When cities and counties have funding issues, they fix the problems locally because they don’t have to give the tax dollars to the state first. The money is in fact a local property tax.
School funding issues, however, can’t be solved locally because the money must pass through the state, which decides how much gets distributed to the school district. That’s a state property tax. The organizational structure of the whole system is like the hierarchy of the mafia:
- Legislature - the godfather sets the rules
- Texas Education Agency - the consigliere enforces them
- Comptroller - the muscle that keeps the appraisal districts in line
- Appraisal districts - the foot soldiers jacking up values
- School boards - the shopowners who appear to be in charge but in reality just follow orders with tax rates
TAXPAYER REPS ARRIVE… THEN TRIP THE WIRE
The appraisal district boards across the state are made up of members who are appointed by the local taxing entities. The more money a taxing entity raises, the more votes it’s allotted when an “election” is held to determine who sits on the appraisal district board. Rich taxing entities get power over poor ones. Bureaucrats who spend big get more influence and power than fiscally responsible elected officials. Disgusting, yet absolutely true.
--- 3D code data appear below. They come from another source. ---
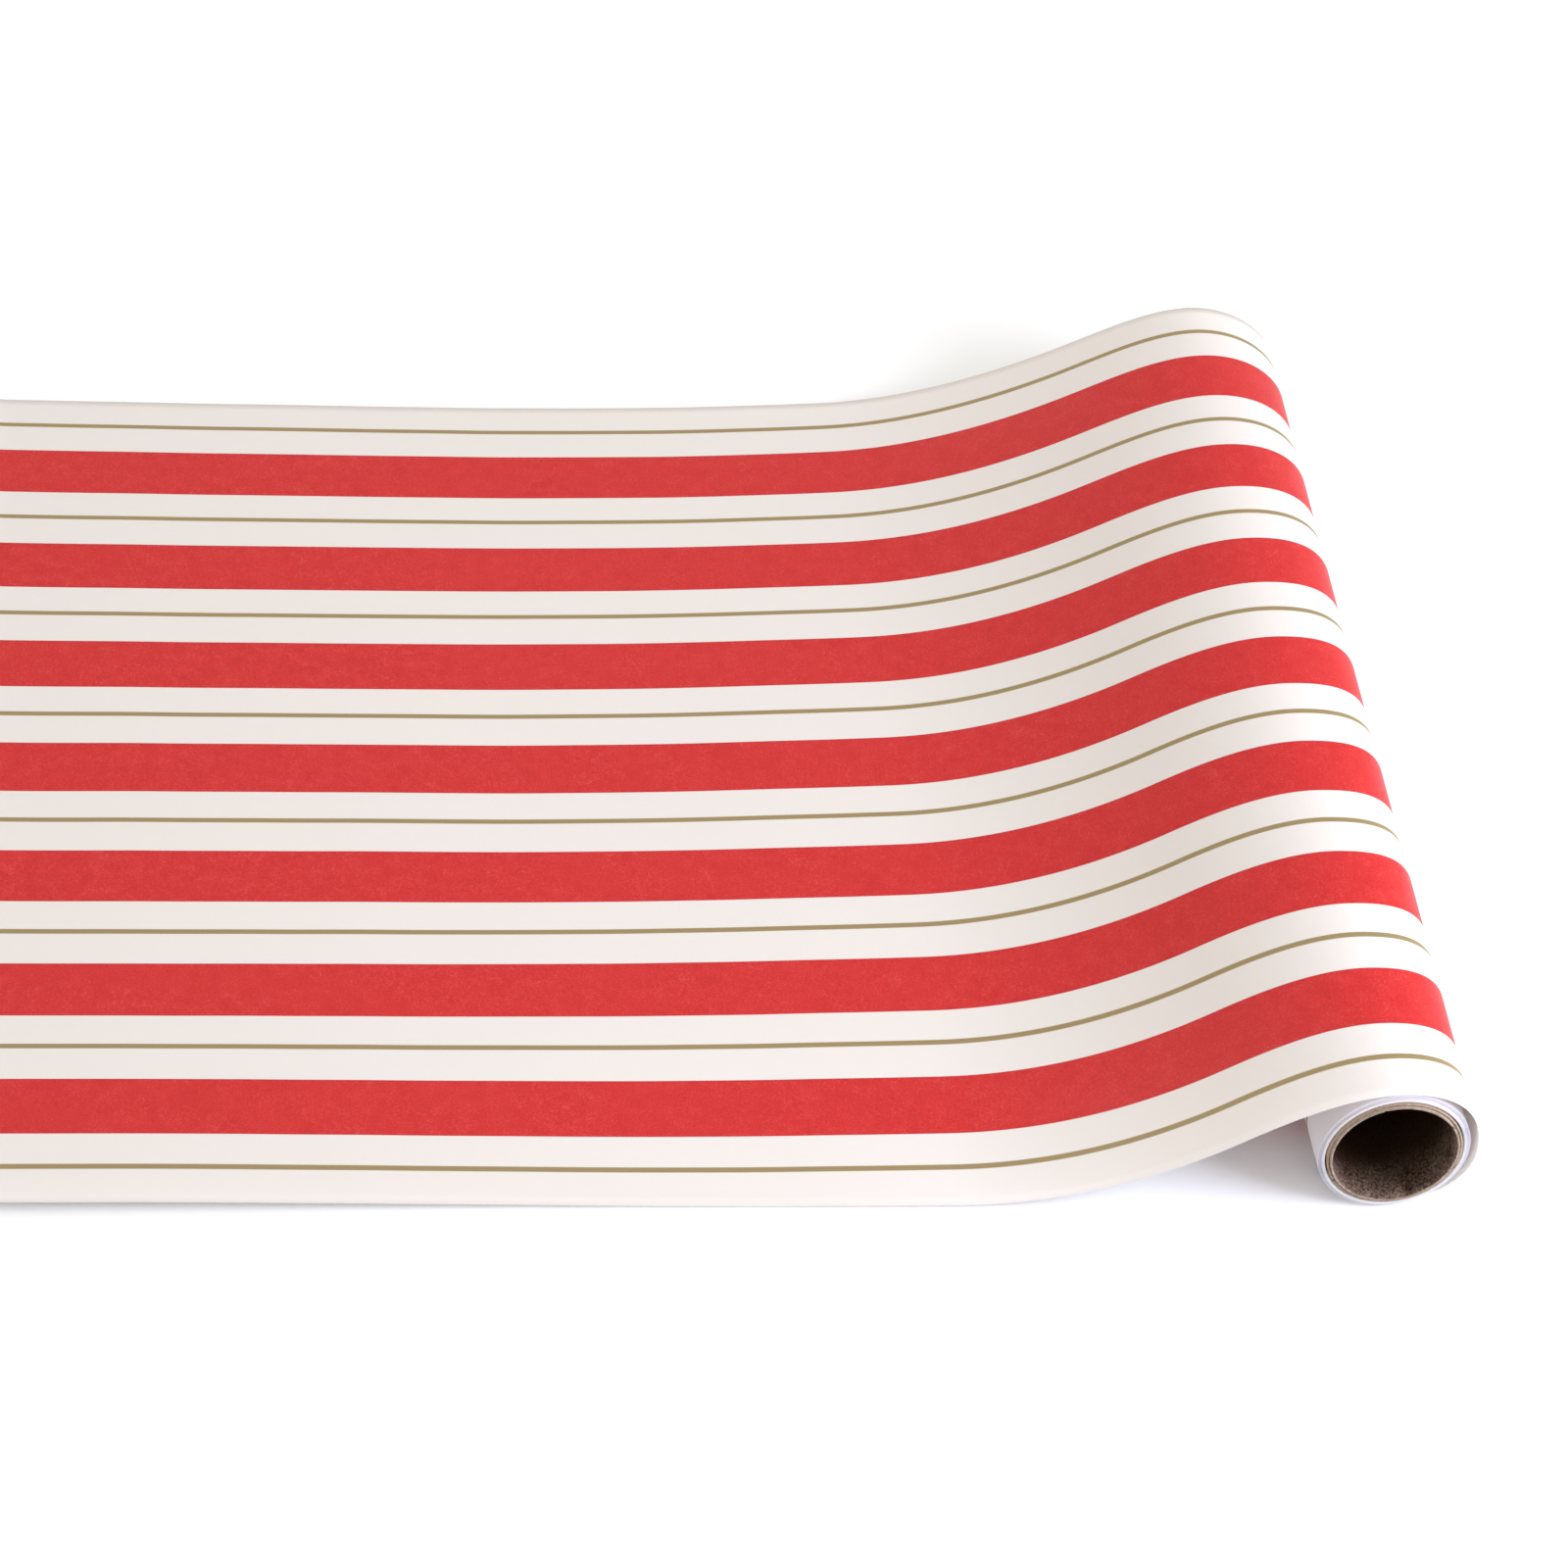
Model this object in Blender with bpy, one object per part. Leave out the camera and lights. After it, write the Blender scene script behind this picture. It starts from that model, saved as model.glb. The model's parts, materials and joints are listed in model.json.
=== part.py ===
"""A roll of striped gift wrap lying on a table, with a length of paper pulled off the top of the roll.

Metres, +Z up, table at Z = 0. The sheet runs towards -X, the roll turns about an axis along Y, and the
origin is under the middle of the whole object. The paper is one web: the wound part turns with the
cardboard core, the loose outermost lap and the pulled-out length stay where they lie.
"""

import math

import bmesh
import bpy
from mathutils import Vector

# The paper web
SHEET_WIDTH = 0.508
SHEET_THICKNESS = 0.0002
GAP = 0.0003  # kept between neighbouring pieces

# The roll, from the middle outwards
CORE_BORE_RADIUS = 0.0244
CORE_PLY = 0.00085
CORE_LENGTH = 0.516
TAPE_THICKNESS = 0.0002
TAPE_WIDTH = 0.019
TAPE_LENGTH = 0.060
INNER_WRAPS = 0.0013  # radial depth of the wraps that lie furthest out along the core
OUTER_WRAPS = 0.0011
INNER_WRAPS_DRIFT = 0.003  # how far each group of wraps has slid along the core, towards -Y
OUTER_WRAPS_DRIFT = 0.002

# The free paper, measured from the roll's axis. The lap is tight on the roll at the near edge and
# loose at the far edge, so each triple holds its value at the near edge, the middle and the far edge.
PULLED_REACH = 0.572
RISE_START = -0.350  # the paper lies flat as far as here
FOOT_X = -0.165
FOOT_HEIGHT = (0.0006, 0.0058, 0.0064)
FOOT_SLOPE = (0.009, 0.058, 0.071)
HIP_X = -0.060
HIP_HEIGHT = (0.0351, 0.0406, 0.0383)
HIP_SLOPE = (0.673, 0.621, 0.502)
CREST_HEIGHT = (0.0602, 0.0641, 0.0646)  # right over the axis
CREST_SLOPE = (0.008, 0.027, 0.133)
LAP_REACH = (0.0326, 0.0383, 0.0480)  # how far the lap stands out beyond the axis
SHOULDER_ACROSS = (0.60, 0.62, 0.50)  # how square the lap's shoulder is, as shares of its sides
SHOULDER_UP = (0.72, 0.80, 0.59)
QUARTER_ROUND = 0.5523  # handle length that makes a cubic follow a quarter of a circle
LAP_TUCK = 0.006  # flat end of the lap, trapped under the roll

STATIONS = 10  # cross-sections of the paper along Y
RISE_STEPS = 34
LAP_STEPS = 14
ROUND_STEPS = 96

# Worked out from the above
CORE_MID_RADIUS = CORE_BORE_RADIUS + CORE_PLY
CORE_OUTER_RADIUS = CORE_MID_RADIUS + GAP + CORE_PLY
TAPE_RADIUS = CORE_OUTER_RADIUS + GAP
WRAP_BORE_RADIUS = TAPE_RADIUS + TAPE_THICKNESS + GAP
WRAP_STEP_RADIUS = WRAP_BORE_RADIUS + INNER_WRAPS
ROLL_RADIUS = WRAP_STEP_RADIUS + OUTER_WRAPS
ROLL_X = (PULLED_REACH - LAP_REACH[-1]) / 2
ROLL_Z = SHEET_THICKNESS + GAP + ROLL_RADIUS


def clear_scene():
    for obj in list(bpy.data.objects):
        bpy.data.objects.remove(obj)


def make_material(name, colour, roughness):
    material = bpy.data.materials.new(name)
    material.use_nodes = True
    shader = material.node_tree.nodes["Principled BSDF"]
    shader.inputs["Base Color"].default_value = (*colour, 1)
    shader.inputs["Roughness"].default_value = roughness
    shader.inputs["Metallic"].default_value = 0
    return material


def make_object(name, bm, material, parent=None):
    bmesh.ops.recalc_face_normals(bm, faces=bm.faces)
    mesh = bpy.data.meshes.new(name)
    bm.to_mesh(mesh)
    bm.free()
    mesh.shade_smooth()
    mesh.set_sharp_from_angle(angle=math.radians(40))
    mesh.materials.append(material)
    obj = bpy.data.objects.new(name, mesh)
    obj.parent = parent
    bpy.context.scene.collection.objects.link(obj)
    return obj


def make_axis(name, location):
    """The empty that a moving body hangs on, at its joint."""
    axis = bpy.data.objects.new(name, None)
    axis.location = location
    bpy.context.scene.collection.objects.link(axis)
    return axis


def turned(profile, angle=math.tau):
    """A closed outline of (radius, y) points turned about the Y axis."""
    bm = bmesh.new()
    verts = [bm.verts.new((radius, y, 0)) for radius, y in profile]
    edges = [bm.edges.new((a, b)) for a, b in zip(verts, verts[1:] + verts[:1])]
    whole = angle == math.tau
    geom = edges if whole else verts + edges + [bm.faces.new(verts)]
    steps = ROUND_STEPS if whole else max(4, round(ROUND_STEPS * angle / math.tau))
    bmesh.ops.spin(
        bm, geom=geom, cent=(0, 0, 0), axis=(0, 1, 0), steps=steps, angle=angle, use_merge=whole
    )
    return bm


def tube_profile(inner, outer, low, high):
    return [(inner, low), (outer, low), (outer, high), (inner, high)]


def make_core(axis):
    """Two plies of chipboard, one inside the other, longer than the paper is wide."""
    half = CORE_LENGTH / 2
    board = make_material("chipboard", (0.42, 0.33, 0.25), 0.85)
    liner = make_material("chipboard_liner", (0.50, 0.42, 0.33), 0.8)
    inner = tube_profile(CORE_BORE_RADIUS, CORE_MID_RADIUS, -half, half)
    outer = tube_profile(CORE_MID_RADIUS + GAP, CORE_OUTER_RADIUS, -half, half)
    make_object("core_inner_ply", turned(inner), board, axis)
    make_object("core_outer_ply", turned(outer), liner, axis)


def make_starter_tape(axis):
    """The strip that holds the first wrap to the core, midway along it."""
    half = TAPE_LENGTH / 2
    profile = tube_profile(TAPE_RADIUS, TAPE_RADIUS + TAPE_THICKNESS, -half, half)
    clear = make_material("clear_tape", (0.75, 0.72, 0.62), 0.25)
    make_object("starter_tape", turned(profile, TAPE_WIDTH / TAPE_RADIUS), clear, axis)


def make_wound_paper(axis):
    """The wound web. Its inner wraps have slid a little further along the core than its outer ones."""
    half = SHEET_WIDTH / 2
    profile = [
        (WRAP_BORE_RADIUS, -half - INNER_WRAPS_DRIFT),
        (WRAP_STEP_RADIUS, -half - INNER_WRAPS_DRIFT),
        (WRAP_STEP_RADIUS, -half - OUTER_WRAPS_DRIFT),
        (ROLL_RADIUS, -half - OUTER_WRAPS_DRIFT),
        (ROLL_RADIUS, half - OUTER_WRAPS_DRIFT),
        (WRAP_STEP_RADIUS, half - OUTER_WRAPS_DRIFT),
        (WRAP_STEP_RADIUS, half - INNER_WRAPS_DRIFT),
        (WRAP_BORE_RADIUS, half - INNER_WRAPS_DRIFT),
    ]
    paper = make_material("wound_paper", (0.85, 0.83, 0.80), 0.6)
    make_object("wound_paper", turned(profile), paper, axis)


def across(triple, y):
    """A smooth curve along Y through the values at the near edge, the middle and the far edge."""
    near, middle, far = triple
    u = y / (SHEET_WIDTH / 2)
    return middle + (far - near) / 2 * u + ((far + near) / 2 - middle) * u * u


def rise_height(x, y):
    """Height of the printed side above its flat level, on a smooth curve through three knots."""
    knots = [
        (RISE_START, 0, 0),
        (FOOT_X, across(FOOT_HEIGHT, y), across(FOOT_SLOPE, y)),
        (HIP_X, across(HIP_HEIGHT, y), across(HIP_SLOPE, y)),
        (0, across(CREST_HEIGHT, y), across(CREST_SLOPE, y)),
    ]
    if x <= RISE_START:
        return 0
    for (x0, z0, slope0), (x1, z1, slope1) in zip(knots, knots[1:]):
        if x <= x1:
            break
    span = x1 - x0
    t = (x - x0) / span
    fall = 2 * t**3 - 3 * t**2 + 1
    return (
        fall * z0
        + (1 - fall) * z1
        + span * slope0 * (t**3 - 2 * t**2 + t)
        + span * slope1 * (t**3 - t**2)
    )


def pulled_profile(y):
    """The printed side from the free end to the top of the roll."""
    end = -GAP / 2
    xs = [-PULLED_REACH, (RISE_START - PULLED_REACH) / 2]
    xs += [RISE_START + (end - RISE_START) * i / RISE_STEPS for i in range(RISE_STEPS + 1)]
    top = across(CREST_HEIGHT, y)
    flat = SHEET_THICKNESS
    return [(x, flat + rise_height(x, y) * (top - flat) / top) for x in xs]


def cubic(a, b, c, d, t):
    s = 1 - t
    return a * s**3 + b * 3 * s * s * t + c * 3 * s * t * t + d * t**3


def lap_profile(y):
    """The printed side from the top of the roll, round its far side and under it."""
    reach = across(LAP_REACH, y)
    top = Vector((0, across(CREST_HEIGHT, y)))
    side = Vector((reach, ROLL_Z))
    bottom = Vector((0, 0))
    leaving = Vector((1, across(CREST_SLOPE, y))) * reach * across(SHOULDER_ACROSS, y)
    arriving = Vector((0, top.y - side.y)) * across(SHOULDER_UP, y)
    falling = Vector((0, -side.y)) * QUARTER_ROUND
    tucking = Vector((reach, 0)) * QUARTER_ROUND
    steps = [i / LAP_STEPS for i in range(LAP_STEPS + 1)]
    points = [cubic(top, top + leaving, side + arriving, side, t) for t in steps]
    points[0] = top + Vector((GAP / 2, 0))
    points += [cubic(side, side + falling, bottom + tucking, bottom, t) for t in steps[1:]]
    return [(p.x, p.y) for p in points] + [(-LAP_TUCK, 0)]


def paper_between(profile_at):
    """A sheet of paper through the profile's cross-sections along Y, printed side outwards."""
    bm = bmesh.new()
    half = SHEET_WIDTH / 2
    rows = []
    for i in range(STATIONS):
        y = half * (2 * i / (STATIONS - 1) - 1)
        rows.append([bm.verts.new((ROLL_X + x, y, z)) for x, z in profile_at(y)])
    for row, following in zip(rows, rows[1:]):
        for i in range(len(row) - 1):
            bm.faces.new((row[i], row[i + 1], following[i + 1], following[i]))
    return bm


def make_free_paper():
    """The pulled-out length and the outermost lap: one web, in two solids that part at the top."""
    paper = make_material("printed_paper", (0.85, 0.80, 0.75), 0.5)
    for name, profile_at in (("pulled_sheet", pulled_profile), ("outer_lap", lap_profile)):
        obj = make_object(name, paper_between(profile_at), paper)
        wall = obj.modifiers.new("paper", "SOLIDIFY")
        wall.thickness = SHEET_THICKNESS
        wall.offset = -1
        wall.use_even_offset = True


def main():
    clear_scene()
    axis = make_axis("roll_axis", (ROLL_X, 0, ROLL_Z))
    make_core(axis)
    make_starter_tape(axis)
    make_wound_paper(axis)
    make_free_paper()


main()
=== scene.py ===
import json
import math

import bmesh
import bpy
from mathutils import Matrix, Vector, noise


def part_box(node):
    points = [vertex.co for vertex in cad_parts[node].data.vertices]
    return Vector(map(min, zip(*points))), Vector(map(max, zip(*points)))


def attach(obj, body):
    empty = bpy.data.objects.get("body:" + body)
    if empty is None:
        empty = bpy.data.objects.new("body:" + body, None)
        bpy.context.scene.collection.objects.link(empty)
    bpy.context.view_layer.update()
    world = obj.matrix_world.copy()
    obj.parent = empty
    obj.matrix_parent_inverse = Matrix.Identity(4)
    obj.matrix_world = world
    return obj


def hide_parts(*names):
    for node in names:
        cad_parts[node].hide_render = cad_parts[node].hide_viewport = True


# A roll of striped gift wrap on a cardboard core, with a length of paper pulled off the top of the
# roll and lying flat. Metres, +Z up. The paper runs towards -X, and its near edge and the roll's near
# end are the ones on the -Y side.

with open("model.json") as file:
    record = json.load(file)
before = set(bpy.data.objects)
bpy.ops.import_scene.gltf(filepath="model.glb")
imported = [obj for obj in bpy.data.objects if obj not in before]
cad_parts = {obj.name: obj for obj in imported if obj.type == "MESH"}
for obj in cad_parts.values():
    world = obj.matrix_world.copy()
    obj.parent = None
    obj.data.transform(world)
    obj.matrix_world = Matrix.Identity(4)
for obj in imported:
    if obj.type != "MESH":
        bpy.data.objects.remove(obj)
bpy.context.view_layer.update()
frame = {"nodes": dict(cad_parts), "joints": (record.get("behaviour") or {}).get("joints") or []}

# The roll turns about an axis along Y, through this point
axisPoint = Vector(frame["joints"][0]["pos_m"])
sheetLow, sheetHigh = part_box("pulled_sheet")
woundLow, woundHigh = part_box("wound_paper")
halfWidth = sheetHigh.y
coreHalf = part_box("core_inner_ply")[1].y
print("frame loaded:", ", ".join(sorted(frame["nodes"])))


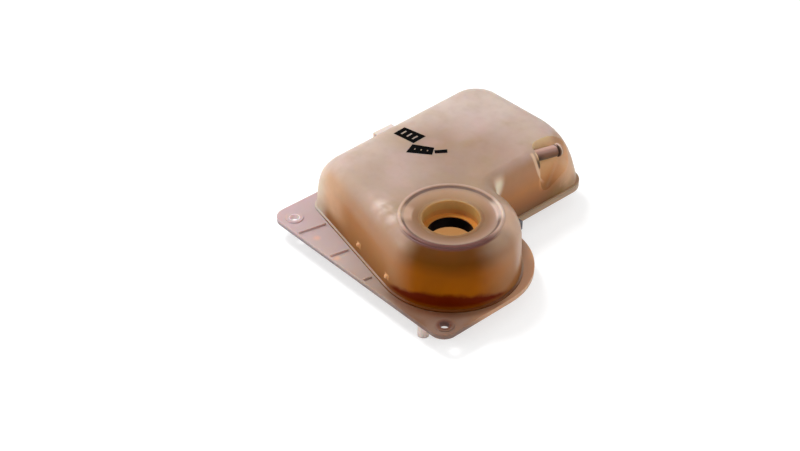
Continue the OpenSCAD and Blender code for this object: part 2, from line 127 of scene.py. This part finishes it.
class Nodes:
    """Short names for building one material's node tree.

    A mask goes from 0 to 1 over the surface. span fades it between two values, band lets it rise and fall
    again, all_of and any_of join masks, and paint lays a colour over another where its masks are.
    """

    def __init__(self, name):
        self.mat = bpy.data.materials.new(name)
        self.mat.use_nodes = True
        self.tree = self.mat.node_tree
        self.tree.nodes.clear()
        self.out = self.tree.nodes.new("ShaderNodeOutputMaterial")
        self.bsdf = self.tree.nodes.new("ShaderNodeBsdfPrincipled")
        self.link(self.bsdf.outputs[0], self.out.inputs[0])
        self.place = self.tree.nodes.new("ShaderNodeTexCoord").outputs["Object"]
        self.x, self.y, self.z = self.parts(self.place)
        normal = self.tree.nodes.new("ShaderNodeNewGeometry").outputs["Normal"]
        self.nx, _, self.nz = self.parts(normal)

    def link(self, a, b):
        self.tree.links.new(a, b)

    def feed(self, socket, value):
        """Links a socket, or sets a plain value."""
        if isinstance(value, bpy.types.NodeSocket):
            self.link(value, socket)
        else:
            socket.default_value = value

    def parts(self, vector):
        split = self.tree.nodes.new("ShaderNodeSeparateXYZ")
        self.link(vector, split.inputs[0])
        return split.outputs

    def math(self, kind, *values):
        n = self.tree.nodes.new("ShaderNodeMath")
        n.operation = kind
        for socket, value in zip(n.inputs, values):
            self.feed(socket, value)
        return n.outputs[0]

    def add(self, a, b):
        return self.math("ADD", a, b)

    def sub(self, a, b):
        return self.math("SUBTRACT", a, b)

    def mul(self, a, b):
        return self.math("MULTIPLY", a, b)

    def length(self, a, b):
        return self.math("SQRT", self.add(self.mul(a, a), self.mul(b, b)))

    def span(self, value, lo, hi, out_lo=0.0, out_hi=1.0, soft=True):
        """out_lo up to lo, out_hi from hi on, and a fade between them; lo may be the larger."""
        n = self.tree.nodes.new("ShaderNodeMapRange")
        n.interpolation_type = "SMOOTHSTEP" if soft else "LINEAR"
        self.feed(n.inputs["Value"], value)
        n.inputs["From Min"].default_value = lo
        n.inputs["From Max"].default_value = hi
        n.inputs["To Min"].default_value = out_lo
        n.inputs["To Max"].default_value = out_hi
        return n.outputs[0]

    def band(self, value, start, full, last, end):
        """0 up to start, 1 from full to last, and 0 again from end on."""
        return self.mul(self.span(value, start, full), self.span(value, end, last))

    def all_of(self, *masks):
        out = masks[0]
        for mask in masks[1:]:
            out = self.mul(out, mask)
        return out

    def any_of(self, *masks):
        out = masks[0]
        for mask in masks[1:]:
            out = self.math("MAXIMUM", out, mask)
        return out

    def outside(self, mask):
        return self.sub(1.0, mask)

    def mix(self, share, a, b):
        n = self.tree.nodes.new("ShaderNodeMix")
        n.data_type = "RGBA"
        self.feed(n.inputs[0], share)
        self.feed(n.inputs[6], a)
        self.feed(n.inputs[7], b)
        return n.outputs[2]

    def paint(self, under, over, *masks):
        """The colour under, with over (a socket, or sRGB 0..255) laid on it where all the masks are."""
        if not isinstance(over, bpy.types.NodeSocket):
            over = linear(over)
        return self.mix(self.all_of(*masks), under, over)

    def ramp(self, value, *stops):
        """Colours in sRGB 0..255 along a value from 0 to 1."""
        n = self.tree.nodes.new("ShaderNodeValToRGB")
        elements = n.color_ramp.elements
        while len(elements) < len(stops):
            elements.new(0.5)
        for element, (at, rgb) in zip(elements, stops):
            element.position = at
            element.color = linear(rgb)
        self.feed(n.inputs[0], value)
        return n.outputs[0]

    def noise(self, scale, detail):
        n = self.tree.nodes.new("ShaderNodeTexNoise")
        n.inputs["Scale"].default_value = scale
        n.inputs["Detail"].default_value = detail
        n.inputs["Roughness"].default_value = NOISE_ROUGHNESS
        self.link(self.place, n.inputs["Vector"])
        return n.outputs[0]

    def mottle(self, scale, detail, lo, hi, share=1.0):
        """Soft blotches, from 0 where the noise is under lo to share where it is over hi."""
        return self.span(self.noise(scale, detail), lo, hi, 0.0, share)

    def distance(self, cx, cy):
        """How far from an upright axis."""
        return self.length(self.sub(self.x, cx), self.sub(self.y, cy))

    def angle_from(self, cx, cy, heading):
        """Turn about an upright axis from a heading: -180 to 180 degrees, anticlockwise from above."""
        dx = self.sub(self.x, cx)
        dy = self.sub(self.y, cy)
        c = math.cos(math.radians(heading))
        s = math.sin(math.radians(heading))
        along = self.add(self.mul(dx, c), self.mul(dy, s))
        side = self.sub(self.mul(dy, c), self.mul(dx, s))
        return self.mul(self.math("ARCTAN2", side, along), 180 / math.pi)

    def spot(self, cx, cy, outer, inner):
        """1 within inner of an upright axis, 0 beyond outer."""
        return self.span(self.distance(cx, cy), outer, inner)

    def leaning_spot(self, at, lean, outer, inner):
        """As spot, about an axis through at that moves by lean for each metre of height."""
        rise = self.sub(self.z, at[2])
        dx = self.sub(self.sub(self.x, at[0]), self.mul(rise, lean[0]))
        dy = self.sub(self.sub(self.y, at[1]), self.mul(rise, lean[1]))
        return self.span(self.length(dx, dy), outer, inner)

    def tube_mask(self, mount, outer, inner):
        """1 within inner of a level mount's axis, 0 beyond outer."""
        at = mount["pos_m"]
        axis = mount["axis"]
        dx = self.sub(self.x, at[0])
        dy = self.sub(self.y, at[1])
        off = self.sub(self.mul(dx, axis[1]), self.mul(dy, axis[0]))
        return self.span(self.length(off, self.sub(self.z, at[2])), outer, inner)

    def bump(self, height, strength, distance):
        n = self.tree.nodes.new("ShaderNodeBump")
        n.inputs["Strength"].default_value = strength
        n.inputs["Distance"].default_value = distance
        self.feed(n.inputs["Height"], height)
        return n

    def ripple(self, scale, strength, distance, rounding):
        """The soft waves of moulded plastic, over edges whose shading is rounded."""
        rounded = self.tree.nodes.new("ShaderNodeBevel")
        rounded.samples = BEVEL_SAMPLES
        rounded.inputs["Radius"].default_value = rounding
        waves = self.bump(self.noise(scale, 2.0), strength, distance)
        self.link(rounded.outputs[0], waves.inputs["Normal"])
        self.link(waves.outputs[0], self.bsdf.inputs["Normal"])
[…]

(Side rant: Don’t be fooled by the local politician who brags about lowering tax rates while blaming your higher tax bill on the appraisal district that hiked values. Only the no-new-revenue rate cuts are honest and truly stop us from being taxed more.)
After years of taxpayers raising cane, state lawmakers added three new board seats in every major county, giving voters the first chance to select representation last year. Hallelujah. In Tarrant, they campaigned on freezing values to give homeowners a breather.
They meant well, but the freeze triggered a land mine called the Comptroller’s Property Value Study (PVS), and the domino effect blew up Castleberry ISD’s budget. If a school district’s values fall below 85.5% of market, the state withholds millions from the school district immediately.
Countywide, values rose 2% last year, so a freeze in values didn’t hurt everyone. But a few hot sales skewed Castleberry’s numbers to fail the property value study threshold. Result: the state will yank $3.5 million - enough to defund an entire elementary campus. Forty teachers will be terminated while every taxpayer still pays the full bill. The Robin Hood money simply will stay in Austin. This is the smoking gun that exposes how our property tax system is unconstitutional. We pay. The state receives. It’s a state property tax.
TEACHERS VS STADIUMS
When I hear a school district complain about being broke but still building a stadium, I have a hard time being compassionate about its money woes. I thought, surely they aren’t being that irresponsible and brazen to keep asking for more of my mone
I’m so glad I dug deeper to figure out what I was missing. The state dictates that school districts divide their funding into two buckets. The state tells them how much money they must deposit into each bucket and they dictate what they’re allowed to spend the money on. They pay salaries and utilities out of one bucket. The other bucket is to fund construction of buildings, including stadiums. A school district can be rich enough to build a stadium and simultaneously completely out of money for teachers.
Castleberry ISD’s crisis lives in bucket one.
TWO WAYS OUT OF THIS MESS
I see two technical lifelines. Both require the Comptroller’s cooperation, so our voices matter.
1. FILE A 403.303 PVS PROTEST
Government Code 403.303 lets a district challenge the Comptroller’s numbers. Castleberry ISD and any property owner with a tax bill over $100,000 can file a protest. I pulled every Castleberry parcel above $4 million so you know whose door to knock on if you want to try to get a heavy hitter involved. Simply filing a protest buys breathing room while the protest continues through informal reviews, formal hearings and a final ruling in August 2026.
2. DEMAND A TARGETED REAPPRAISAL UNDER TAX CODE 25.18
A school board may pass a resolution forcing the appraisal district to reappraise all property inside its boundaries. The good news: the value increases produced for that reappraisal cannot be used for taxation. If the comptroller cooperates, the values can be used solely for the PVS, plugging the hole without raising anyone’s bill. To pull this off we need an emergency rule from the Comptroller authorizing submission of a supplemental roll for study-only purposes. The Administrative Procedure Act allows emergency rules when public welfare is in peril. Forty teachers and a constitutional funding mandate would surely qualify.
CALL TO ACTION
This crisis began with the TAD Board of Directors. It will end only if enough people politely but firmly ask the Comptroller to act. Send a short email: “Please do the right thing for Castleberry ISD.” Encourage your state senator, state representative, and anyone that has a position of authority or influence to do the same. Numbers matter.
WHY YOU SHOULD CARE
Nearly half of all tax dollars statewide fund our public education system that educates 80% of Texas kids. Fire 40 teachers in Castleberry today, overflow the classrooms tomorrow, and the same dominoes tip toward your kids and your district next.
Waiting for Austin to fix it guarantees nothing. Speaking up locally still works.
LAST WORDS FROM THE FRONT LINE
Castleberry Superintendent Renee Smith-Faulkner told lawmakers what a loss of $3.5 million would mean for her district:
“That is eighteen percent of our staff. Our elementary schools are already near capacity.”
Teachers did not cause this. Homeowners did not cause this. A mistake by the TAD board did cause this. Let us plug it before more campuses pay the price.